Return only the lines running from the line that holds "fill = Fill()" to the line that holds "obj.parent = None", including both.

GIVEN MATERIAL:
----

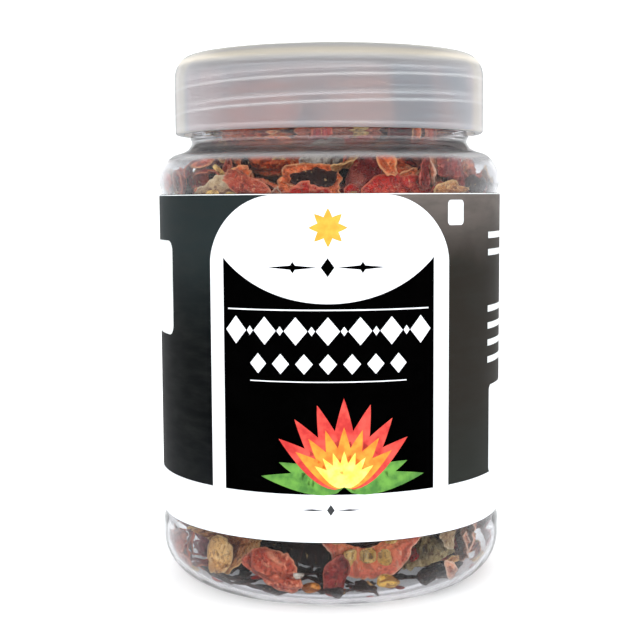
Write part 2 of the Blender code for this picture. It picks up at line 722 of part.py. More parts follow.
def medium_skins(rng, count):
    """Skins of a middle size: (kind, shape, share of trials against the wall)."""
    rows = []
    for _ in range(count):
        length = rng.uniform(20, 28) * MM
        skin = torn_skin(rng, length, rng.uniform(0.6, 0.8) * length, rng.uniform(6, 9) * MM)
        rows.append(("skin", skin, 0.75))
    return rows


def upper_pieces(rng):
    """Smaller pieces for the shoulder and the neck: (kind, shape, share of trials against the wall)."""
    rows = medium_skins(rng, 7)
    for _ in range(2):
        pith = small_flake(rng, rng.uniform(15, 19) * MM, 9.5 * MM, 6 * MM, "pith", 2, PITH_THICKNESS)
        rows.append(("pith", pith, 0.9))
    rows.append(("stem_end", stem_end(rng, 19 * MM), 0.7))
    return rows


def place_by_rule(fill, rng, rows, bottom, top, trials):
    """Each piece tries a number of turns and azimuths, and takes the one that leaves it lowest. One that
    finds no room is left out. Pieces are numbered within their kind as they are placed."""
    for i in rng.permutation(len(rows)):
        kind, shape, wall_share = rows[i]
        best = None
        for _ in range(trials):
            azimuth = rng.uniform(0, 2 * math.pi)
            if rng.uniform() < wall_share:
                radius = None
                turn = wall_turn(azimuth, rng.uniform(0, math.pi), rng.normal(0, 0.35), rng.uniform() < 0.55)
            else:
                radius = CENTRE_SPREAD * BODY_RADIUS * math.sqrt(rng.uniform())
                turn = random_turn(rng)
            move = fill.settle(shape, turn, azimuth, radius, bottom, top)
            if move is None:
                continue
            score = (shape.points @ turn.T)[:, 2].max() + 2 * move[2]
            if best is None or score < best[0]:
                best = (score, turn, move)
        if best is not None:
            fill.counts[kind] = fill.counts.get(kind, 0) + 1
            fill.add(f"{kind}_{fill.counts[kind]:02d}", shape, best[1], best[2])


def piece_object(name, shape, turn, move):
    """The piece as an object at its place, with its seeds united into it."""
    mesh = bpy.data.meshes.new(name)
    mesh.from_pydata([tuple(p) for p in shape.points], [], shape.faces)
    smooth(mesh, 60.0)
    obj = add_object(name, mesh, shape.slot)
    obj.matrix_world = Matrix.Translation(move) @ Matrix(turn.tolist()).to_4x4()
    for i, (place, up) in enumerate(shape.seeds):
        points, faces = seed_solid(place, up)
        seed_mesh = bpy.data.meshes.new(f"{name}_seed_{i}")
        seed_mesh.from_pydata([tuple(p) for p in points], [], faces)
        seed = bpy.data.objects.new(f"{name}_seed_{i}", seed_mesh)
        bpy.context.scene.collection.objects.link(seed)
        seed.matrix_world = obj.matrix_world
        seed.hide_render = True
        seed.display_type = "WIRE"
        join(obj, seed)
    return obj


def make_fill():
    rng = np.random.default_rng(FILL_SEED)
    fill = Fill()
    place_foot_of_front(fill, rng)
    place_by_rule(fill, rng, lower_pieces(rng), BASE_THICKNESS, LOWER_FILL_TOP, LOWER_TRIALS)
    middle_skins = medium_skins(rng, 4)
    place_by_rule(fill, rng, middle_skins, MIDDLE_FILL_BOTTOM, LOWER_FILL_TOP, MIDDLE_TRIALS)
    place_top_of_front(fill, rng)
    place_by_rule(fill, rng, upper_pieces(rng), UPPER_FILL_BOTTOM, UPPER_FILL_TOP, UPPER_TRIALS)
    for row in fill.placed:
        piece_object(*row)


def main():
    clear_scene()
    make_jar()
    make_label()
    make_cap()
    make_liner()
    make_fill()


main()
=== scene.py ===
"""Looks of the jar of dried ghost pepper: clear jar, milky screw cap, wrap label and dried pieces.

Everything is in metres in the frame of the CAD: +Z up along the jar's axis, the label's front towards -Y.
Sizes that the part's source also has are repeated here under the same names.
"""

import json
import math

import bmesh
import bpy
import numpy as np
from mathutils import Matrix, Vector, noise
from mathutils.bvhtree import BVHTree
from mathutils.kdtree import KDTree

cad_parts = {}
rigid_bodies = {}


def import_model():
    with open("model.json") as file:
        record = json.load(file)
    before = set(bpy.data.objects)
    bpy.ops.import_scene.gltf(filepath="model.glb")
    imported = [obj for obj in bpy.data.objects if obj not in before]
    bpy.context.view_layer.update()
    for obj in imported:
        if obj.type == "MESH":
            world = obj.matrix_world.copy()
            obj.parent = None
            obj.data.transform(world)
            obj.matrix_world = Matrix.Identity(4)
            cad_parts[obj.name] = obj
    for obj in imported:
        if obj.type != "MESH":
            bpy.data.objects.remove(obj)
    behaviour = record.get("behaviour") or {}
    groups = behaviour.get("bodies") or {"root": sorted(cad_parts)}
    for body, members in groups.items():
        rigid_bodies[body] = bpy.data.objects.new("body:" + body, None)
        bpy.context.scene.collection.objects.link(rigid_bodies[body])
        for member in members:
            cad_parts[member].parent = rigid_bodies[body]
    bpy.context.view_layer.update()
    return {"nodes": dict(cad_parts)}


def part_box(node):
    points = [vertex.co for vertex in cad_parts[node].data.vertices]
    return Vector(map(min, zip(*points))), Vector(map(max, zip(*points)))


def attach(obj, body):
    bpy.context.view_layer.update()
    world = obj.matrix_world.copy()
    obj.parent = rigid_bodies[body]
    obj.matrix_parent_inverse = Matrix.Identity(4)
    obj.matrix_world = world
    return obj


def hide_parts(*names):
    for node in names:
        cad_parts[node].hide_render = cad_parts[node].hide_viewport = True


MM = 0.001
FRONT = -math.pi / 2
STEPS = 120

# Jar
BODY_RADIUS = 36.5 * MM
INNER_RADIUS = 35.5 * MM
FOOT_OUTER = 27.9 * MM
FOOT_INNER = 25.4 * MM
HEEL_HEIGHT = 9.0 * MM
PUSH_UP = 3.2 * MM
BASE_THICKNESS = 1.1 * MM
SHOULDER_START = 83.4 * MM
SHOULDER_TOP = 90.2 * MM
SHOULDER_CENTRE = 31.6 * MM
NECK_RADIUS = 29.4 * MM
NECK_START = 92.4 * MM
NECK_BORE = 27.6 * MM
BEAD_HEIGHT = 93.35 * MM
BEAD_DEPTH = 0.38 * MM
RIM_TOP = 107.0 * MM
RIM_EDGE = 0.3 * MM
RECESS_DEPTH = 0.6 * MM
RECESS_BOTTOM = (11.9 * MM, 14.5 * MM)
RECESS_TOP = (81.8 * MM, 84.4 * MM)

# Threads
PITCH = 5.0 * MM
THREAD_ROOT = 2.1 * MM
THREAD_CREST = 0.9 * MM
THREAD_FADE = PITCH * 30 / 360
NECK_THREAD = (1.3 * MM, 102.0 * MM, 96.9 * MM, 105.0 * MM)
CAP_THREAD = (-1.2 * MM, 99.95 * MM, 97.5 * MM, 106.5 * MM)

# Cap and liner
CAP_RADIUS = 32.8 * MM
CAP_BORE = 31.1 * MM
CAP_BOTTOM = 94.2 * MM
CAP_TOP = 110.4 * MM
CAP_UNDERSIDE = 108.7 * MM
CAP_CORNER = (3.3 * MM, 4.5 * MM)
LINER_RADIUS = 30.4 * MM
LINER_BOTTOM = 107.3 * MM
LINER_TOP = 108.4 * MM

# Painted highlights: the lines that the thread shows in the cap and its pale corner; and the jar's
# painted reflection band
LINE_BELOW = 0.8 * MM
SLIM_LINE = 0.26 * MM
SOFT_LINE = 0.5 * MM
GLINT_CORNER_HEIGHT = 108.8 * MM
GLEAM_HEIGHT = 89.6 * MM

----

EXERCISE SOLUTION:
    fill = Fill()
    place_foot_of_front(fill, rng)
    place_by_rule(fill, rng, lower_pieces(rng), BASE_THICKNESS, LOWER_FILL_TOP, LOWER_TRIALS)
    middle_skins = medium_skins(rng, 4)
    place_by_rule(fill, rng, middle_skins, MIDDLE_FILL_BOTTOM, LOWER_FILL_TOP, MIDDLE_TRIALS)
    place_top_of_front(fill, rng)
    place_by_rule(fill, rng, upper_pieces(rng), UPPER_FILL_BOTTOM, UPPER_FILL_TOP, UPPER_TRIALS)
    for row in fill.placed:
        piece_object(*row)


def main():
    clear_scene()
    make_jar()
    make_label()
    make_cap()
    make_liner()
    make_fill()


main()
=== scene.py ===
"""Looks of the jar of dried ghost pepper: clear jar, milky screw cap, wrap label and dried pieces.

Everything is in metres in the frame of the CAD: +Z up along the jar's axis, the label's front towards -Y.
Sizes that the part's source also has are repeated here under the same names.
"""

import json
import math

import bmesh
import bpy
import numpy as np
from mathutils import Matrix, Vector, noise
from mathutils.bvhtree import BVHTree
from mathutils.kdtree import KDTree

cad_parts = {}
rigid_bodies = {}


def import_model():
    with open("model.json") as file:
        record = json.load(file)
    before = set(bpy.data.objects)
    bpy.ops.import_scene.gltf(filepath="model.glb")
    imported = [obj for obj in bpy.data.objects if obj not in before]
    bpy.context.view_layer.update()
    for obj in imported:
        if obj.type == "MESH":
            world = obj.matrix_world.copy()
            obj.parent = None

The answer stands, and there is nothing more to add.